Ce deuxième tome, qui regroupe les chapitres 6 à 10, plus rythmé que jamais, met Maia au centre des récits. La cousine du dictateur apparaît en effet survivante de ce temps, cachée et énigmatique alors qu’elle tente de récupérer son journal intime des mains du reporter, héros malgré lui d’une histoire qui le dépasse. Bien sûr l’autrice insiste sur l’importance de ces écrits : une importance sentimentale pour Maia, mais aussi un moyen de faire trembler des autorités qui tentent de se remettre sur pieds après la chute de McBride. Ce jeu de cache-cache révèle en réalité les dissensions politiques qui touchent l’humanité depuis qu’elle s’est étendue vers la lune Avalon, entre lutte des classes et dérives totalitaires, Invisible Republic nous dévoile finalement un univers assez classique pour le genre de la dystopie. Un genre qui peine à se renouveler, pourtant l’œuvre de Corinna Bechko tire sa force de sa maîtrise du genre. Les doutes des simili-révolutionnaires, la complaisance des plus faibles et la faiblesse des plus forts, l’autrice tacle le genre en lui offrant une vision plus moderne qui redistribue les cartes. Rien n’est évident dans Invisible Republic, et cette ambiguïté permanente sur les intentions des différences protagonistes n’en est que plus accentuée dans un tome qui fait la part belle à l’action.

Une femme effacée
Car il s’en passe des choses, dans un monde post-dictatorial qui voit ses rêves voler en éclats alors que le décès du dictateur ne mène qu’à de nouvelles luttes de pouvoirs parmi ceux qui détenaient déjà tous les privilèges. Terrorisme, traque sanglante, les flashbacks et récits sur la vie de cette femme que l’histoire a oubliée apparaissent comme des moments de répit entre deux violentes oppositions. Des investigations du premier tome, on passe à la réalité de l’oppression, la tentative de faire taire les opposants et l’identification des véritables menaces. La confiance devient rare, une chose que l’on n’accorde pratiquement jamais alors que les trahisons sont légion. Mais la force de ce deuxième tome réside dans la manière qu’a Gabriel Hardman de mettre en scène ces récits, la force des images et la composition de ses scènes. Celle où Maia dévoile au reporter et à Woronov la cellule où elle a écrit son journal, ses mémoires, est d’ailleurs un parfait exemple de cela. D’une simple planche le dessinateur traduit la violence et la surprise qui s’accapare des protagonistes, la tristesse de Maia et la réponse à de nombreuses questions que l’on se posait. D’une simple page, on comprend ce qui a pu se jouer quelques années plus tôt. Cette narration par la mise en scène est quelque chose que j’affectionne tout particulièrement, et Invisible Republic en est définitivement l’un des meilleurs élèves.

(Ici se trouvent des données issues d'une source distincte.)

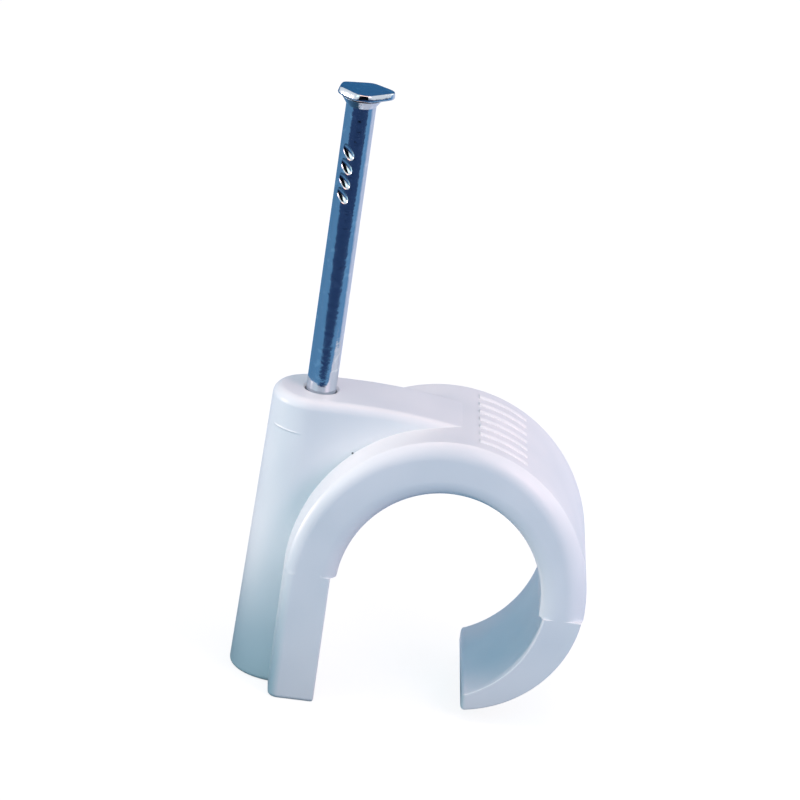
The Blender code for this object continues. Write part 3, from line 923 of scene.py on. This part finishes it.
# %% World
world = bpy.data.worlds.new("studio")
bpy.context.scene.world = world
world.use_nodes = True
tree = world.node_tree
tree.nodes.clear()
rays = add(tree, "ShaderNodeLightPath").outputs
clear = add(tree, "ShaderNodeMath", {0: rays["Is Camera Ray"], 1: rays["Is Glossy Ray"]},
            operation="MAXIMUM")
clear = add(tree, "ShaderNodeMath", {0: clear.outputs[0], 1: rays["Is Transmission Ray"]},
            operation="MAXIMUM")
ambient = add(tree, "ShaderNodeBackground", {"Color": linear("#AACBDD"), "Strength": 1.0})
backdrop = add(tree, "ShaderNodeBackground", {"Color": WHITE, "Strength": 1.0})
seen = add(tree, "ShaderNodeMixShader", {
    0: clear.outputs[0], 1: ambient.outputs[0], 2: backdrop.outputs[0]})
add(tree, "ShaderNodeOutputWorld", {"Surface": seen.outputs[0]})
bpy.context.scene.view_settings.view_transform = "Standard"
print("world:", world.name)

# %% [markdown]
# ## Lamps
#
# A warm lamp overhead and a stronger one at the front right shape the clip, and two weak
# ones at the right and the front left fill its shadows. A narrow beam from the left is
# aimed above the clip. It lights the nail and the top of the boss fully and fades towards
# the foot, which an area lamp can't do.

# %% Lamps
HEART = (0.011, 0.0, 0.02)              # middle of the clip, in metres
BEAM_AIM = (-0.004, 0.0, 0.075)         # above the boss
BEAM_WIDTH, BEAM_BLEND = 17.3, 0.28     # degrees, and the soft share of its edge


def lamp(name, kind, place, power, size, color, aim=HEART):
    """A soft light at a place, turned towards a point, all in metres."""
    data = bpy.data.lights.new(name, kind)
    data.energy = power
    data.color = linear(color)[:3]
    if kind == "AREA":
        data.size = size
    else:
        data.shadow_soft_size = size
    obj = show(bpy.data.objects.new(name, data))
    obj.location = place
    obj.rotation_euler = (Vector(aim) - Vector(place)).to_track_quat("-Z", "Y").to_euler()
    print("lamp:", name, power, "W")
    return data


lamp("overhead", "AREA", (0.0, 0.0, 0.55), 0.86, 0.3, "#FFA97C")
lamp("front_right", "AREA", (0.33, -0.33, 0.27), 1.3, 0.2, "#FFD1D2")
lamp("right", "AREA", (0.5, 0.0, 0.2), 0.25, 0.2, "#FFFDFF")
lamp("front_left", "AREA", (-0.35, -0.35, 0.2), 0.27, 0.2, "#C8FFF3")
beam = lamp("left_spot", "SPOT", (-0.48, -0.03, 0.05), 6.0, 0.006, "#FFE2D9", aim=BEAM_AIM)
beam.spot_size = math.radians(BEAM_WIDTH)
beam.spot_blend = BEAM_BLEND
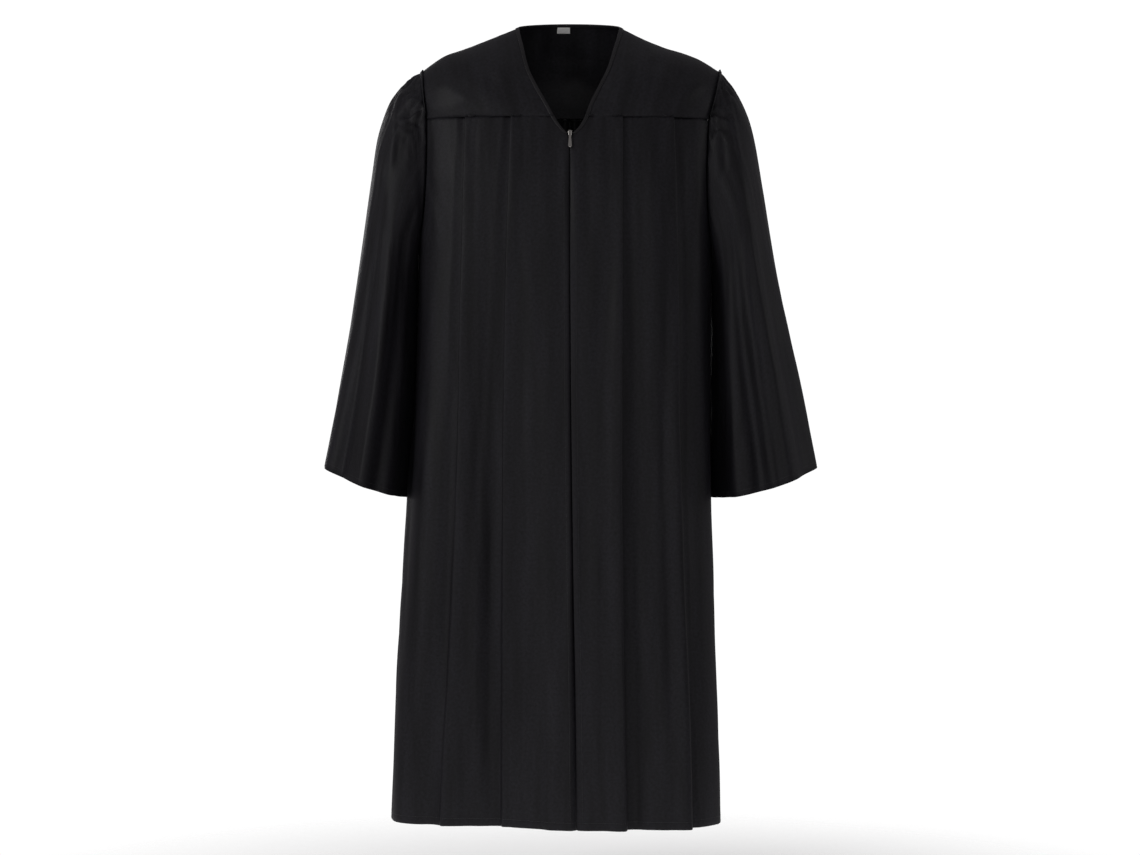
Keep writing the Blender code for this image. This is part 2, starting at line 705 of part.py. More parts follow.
def binding_rows():
    """Closed sections of the neck binding, a narrow U round the cloth's edge."""
    inner = HALF_WALL + BINDING_GAP
    outer = inner + BINDING_WALL
    edge = -BINDING_GAP - BINDING_WALL
    section = (
        (BINDING_LEG, inner), (BINDING_LEG, outer), (edge, outer), (edge, -outer),
        (BINDING_LEG, -outer), (BINDING_LEG, -inner), (-BINDING_GAP, -inner), (-BINDING_GAP, inner),
    )
    stations = neck_edge_stations()
    return [[place + inward * a + normal * b for a, b in section] for place, inward, normal in stations]


def zip_tape_rows():
    """Rows of points of the zip tape, behind the two front edges."""
    rows = []
    drops = [ZIP_TOP_DROP] + [d for d in FRONT_DROPS if V_FOOT_DROP < d < ZIP_END_DROP] + [ZIP_END_DROP]
    for drop in drops:
        middle = smooth(BODY, "zip_x", drop)
        groove = smooth(BODY, "groove", drop) * ease((drop - FRONT_YOKE_DROP) / 0.05)
        depth = smooth(BODY, "front_left", drop) - groove - ZIP_TAPE_SETBACK
        rows.append([Vector((middle + ZIP_TAPE_WIDTH * a, -depth, -drop)) for a in (-0.5, 0, 0.5)])
    return rows


def label_rows():
    """Rows of points of the neck label, inside the back yoke just under the binding."""
    rows = []
    inset = HALF_WALL + SEAM_GAP + LABEL_WALL / 2
    for share in (0, 0.5, 1):
        row = []
        for across in (-0.5, 0, 0.5):
            x = LABEL_MIDDLE_X + LABEL_WIDTH * across
            low = BINDING_LEG + 0.0006 + LABEL_HEIGHT * share
            row.append(back_yoke_inside(x, low, inset))
        rows.append(row)
    return rows


def back_yoke_inside(x, distance, inset):
    """Point inside the back yoke near its neck edge, at a distance down from the edge."""
    side = RIGHT if x < 0 else LEFT
    step = abs(x) / abs(back_yoke_point(side, 1, 0).x)
    near = back_yoke_point(side, 0, 0).lerp(back_yoke_point(side, 1, 0), step)
    below = back_yoke_point(side, 0, 1 / YOKE_ROWS).lerp(back_yoke_point(side, 1, 1 / YOKE_ROWS), step)
    normal = Vector((1, 0, 0)).cross(below - near).normalized()
    return near + (below - near).normalized() * distance - normal * inset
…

Corinna Bechko et Gabriel Hardman peuvent se targuer d’avoir mis sur pieds une excellente oeuvre d’anticipation. Le premier tome séduisait grâce à cette enquête journaliste qui nous était racontée, dans un univers difficile à cerner au premier abord et qui pourtant fait sans mal écho à l’histoire de l’humanité. Le deuxième tome prend le temps d’exposer son univers, révéler sa nature et confondre les notions de bien et de mal dans une furieuse envie de raconter la chute de l’humanité, plus que celle d’un régime. Une lecture des plus sympathiques, et il me tarde de lire la suite.
Critique réalisée à partir d’un exemplaire envoyé par les éditions Bragelonne – Hi Comics.